Rising Sun Row, with its pub, also went, but a replacement pub of the same name was later established a little further down the valley and on the other side of the road.


Just four houses now remain - only two of which are inhabited.

The mountain is still moving towards the river and the floor of the valley - at about 15 centimetres a year. This doesn't seem like much, but it is enough to disturb and move the railway line lying on a narrow formation just 30 metres above the river, necessitating constant repair and maintenance work. The line has suffered major landslips in the past, and for years, in this century, trains had to slow from 50mph to 10mph when traversing this stretch. There were only two options - close the line, and devastate the economy of the entire upper part of the valley, which was almost unthinkable, or stop the mountain moving, which was almost impossible. The latter course was chosen and, at vast expense, 432 piles of over half a metre diameter were driven up to 37 meters deep along a 200 metre stretch of track.

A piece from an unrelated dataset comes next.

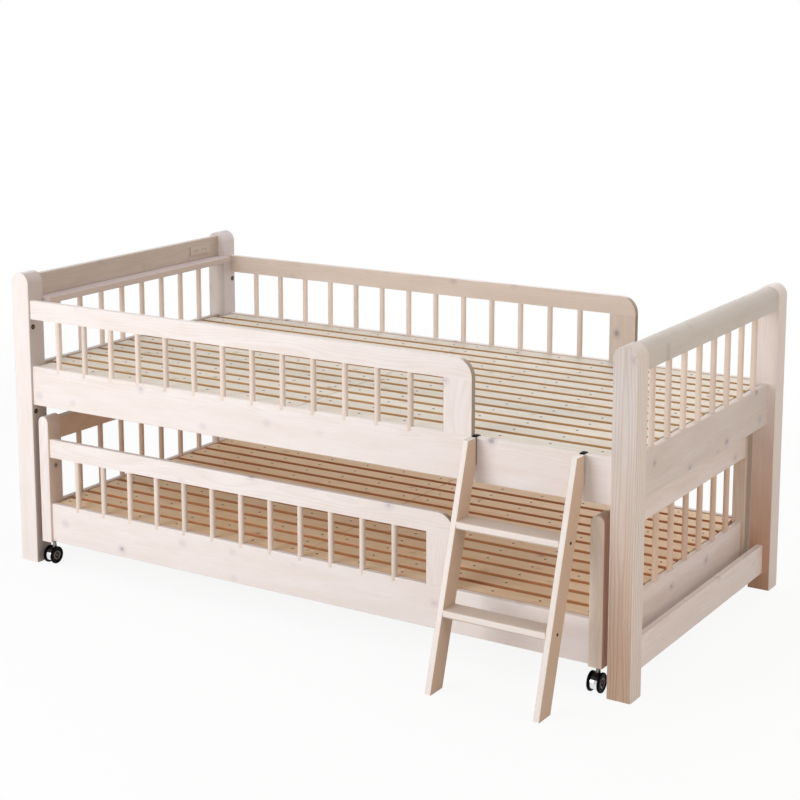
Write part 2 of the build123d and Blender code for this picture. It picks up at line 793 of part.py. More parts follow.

Engineers predict that this massive 'wall' of steel and concrete reinforcement will support the mountain for the foreseeable future. Lesser landslips will still take place higher up the mountain, so this work probably wouldn't have saved Troedrhiwfuwch, but at least those towns like Pontlottyn and Rhymney further up the valley will not suffer stagnation and eventual decline as a result of the line being closed - and thus hopefully avoid a similar fate to poor 'Troedy'.